§ PROBLEM DETAILS
Copy exactly the lines from the start of the data below through the one that carries "roof_recess = 12", and only those.

§ GIVEN MATERIAL
────────────────────────────────────────
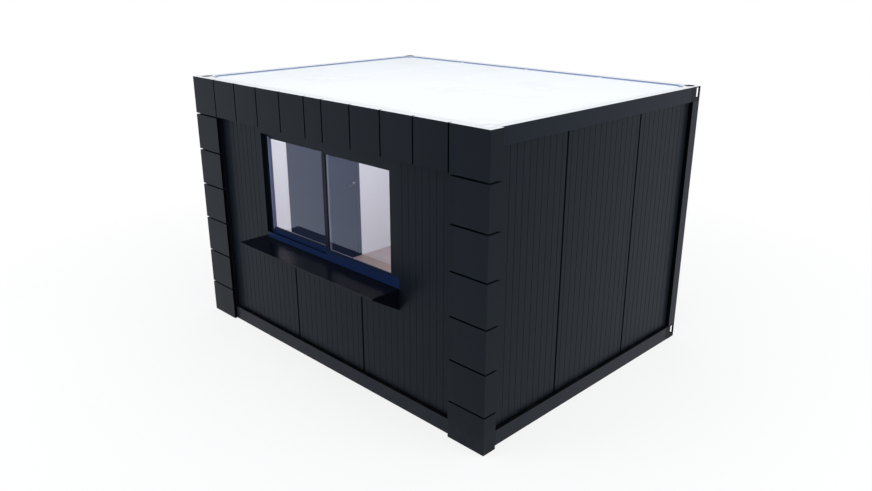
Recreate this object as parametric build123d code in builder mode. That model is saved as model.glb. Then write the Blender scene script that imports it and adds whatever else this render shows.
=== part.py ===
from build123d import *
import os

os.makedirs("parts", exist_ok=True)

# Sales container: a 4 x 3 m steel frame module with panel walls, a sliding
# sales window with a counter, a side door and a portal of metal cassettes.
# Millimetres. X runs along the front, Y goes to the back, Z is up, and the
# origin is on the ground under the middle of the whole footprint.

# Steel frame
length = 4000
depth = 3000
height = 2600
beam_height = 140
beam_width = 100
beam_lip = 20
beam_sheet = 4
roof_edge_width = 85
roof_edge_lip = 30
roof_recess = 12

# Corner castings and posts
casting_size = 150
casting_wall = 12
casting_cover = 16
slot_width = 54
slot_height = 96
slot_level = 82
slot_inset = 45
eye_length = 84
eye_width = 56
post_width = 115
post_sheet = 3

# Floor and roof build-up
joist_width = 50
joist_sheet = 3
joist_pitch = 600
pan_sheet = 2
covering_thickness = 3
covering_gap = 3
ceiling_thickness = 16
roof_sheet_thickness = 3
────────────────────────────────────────
§ EXERCISE RESULT
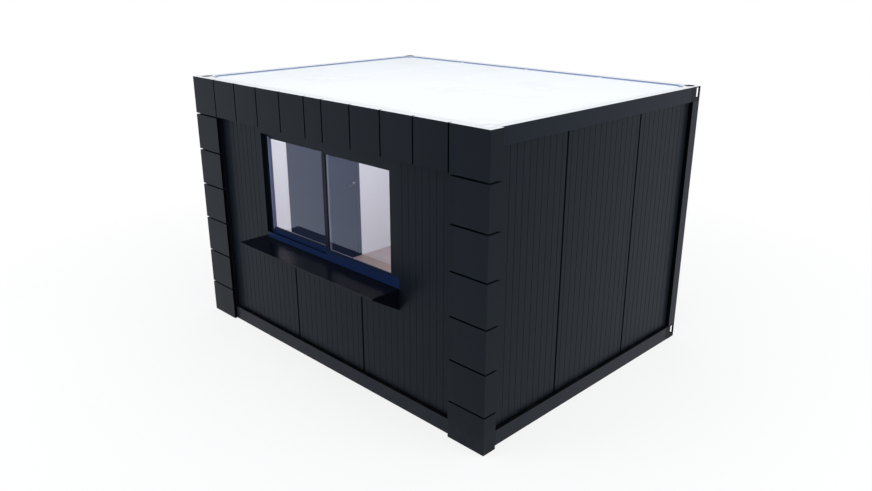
Recreate this object as parametric build123d code in builder mode. That model is saved as model.glb. Then write the Blender scene script that imports it and adds whatever else this render shows.
=== part.py ===
from build123d import *
import os

os.makedirs("parts", exist_ok=True)

# Sales container: a 4 x 3 m steel frame module with panel walls, a sliding
# sales window with a counter, a side door and a portal of metal cassettes.
# Millimetres. X runs along the front, Y goes to the back, Z is up, and the
# origin is on the ground under the middle of the whole footprint.

# Steel frame
length = 4000
depth = 3000
height = 2600
beam_height = 140
beam_width = 100
beam_lip = 20
beam_sheet = 4
roof_edge_width = 85
roof_edge_lip = 30
roof_recess = 12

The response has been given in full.